22.2.2006
16.2.1921
Die in allen Ländern gleichsam als Reaktion nach dem familienzerstörenden Krieg eingetretene außerordentliche Heiratslust ist auch in Wien zu beobachten und findet ihren Ausdruck in den folgenden von der heutigen Rathauskorrespondenz veröffentlichten Ziffern der statistischen Abteilung des Wiener Magistrates:
Im Jahre 1913 sind in Wien 17.791 Eheschließungen erfolgt, im Jahre 1920 waren es 31.164.
Es sind also ungeachtet aller Wohnungsnot und der sonstigen überaus schwierigen Verhältnisse 13.273 Haushalte mehr gegründet worden als in Friedenszeiten.
Allerdings zumeist in jener einfachen Form, die heute üblich geworden ist, d. h. eben ohne eigene Wohnung, ohne den nötigen Hausrat und unter Verzicht auf die sonst als unerläßlich gegoltene Ausstattung an Wäsche, Geschirr usw. Eine prozentuell noch stärkere Zunahme ist bei den Zivilehen zu verzeichnen.
Im Jahre 1913 sind vor dem Magistrat als politischer Behörde 254 Trauungen vollzogen worden, was 1.42 Prozent aller Trauungen entspricht. Im abgelaufenen Jahre erfolgten 1805 Ziviltrauungen, was eine Steigerung auf 5.98 Prozent bedeutet, also mehr als die Vervierfachung darstellt. Diese Steigerung ist hauptsächlich auf die Sever-Ehen zurückzuführen und dürfte mit dem Unfug selbst sein Ende gefunden haben.

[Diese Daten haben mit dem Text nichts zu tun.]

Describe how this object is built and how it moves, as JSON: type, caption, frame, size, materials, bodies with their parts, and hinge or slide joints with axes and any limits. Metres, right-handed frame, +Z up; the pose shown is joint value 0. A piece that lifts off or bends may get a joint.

Beschreibung der "Sever-Ehe" auf Wikipedia.de:
Bis 1938 galt in Österreich - außer im Burgenland, welches zuvor Teil des Königreichs Ungarn gewesen war - für Katholiken die Unscheidbarkeit der Ehe. Auch durch einen späteren Kirchenaustritt wurde die einmal als unscheidbar eingegangene Ehe nicht scheidbar. Einige Verwaltungsbehörden (insbesondere in Niederösterreich und Wien) haben aber in den 1920er Jahren damit begonnen, in bestimmten Fällen eine Befreiung vom Eheverbot der bestehenden Ehe zu erteilen, wenn eine gerichtliche Trennung von Tisch und Bett (damals in Österreich "Scheidung" genannt, während die für Nichtkatholiken mögliche Scheidung damals "Ehetrennung" hieß) vorlag.
Meist wurden weitere Bedingungen gemacht, so z.B. dass keiner der Partner der neuen Ehe noch katholisch sein durfte. Die aufgrund dieser Befreiung geschlossenen Ehen wurden nach dem damaligen niederösterreichischen Landeshauptmann Albert Sever auch Sever-Ehen genannt. Die Rechtsgültigkeit dieser Ehen war umstritten, der Oberste Gerichtshof hielt sie für nichtig, der Verfassungsgerichtshof für gültig. Mit der Einführung der Zivilehe 1938 wurden noch nicht gerichtlich für nichtig erklärte Sever-Ehen für gültig und die früheren Ehen der Betroffenen für aufgelöst erklärt.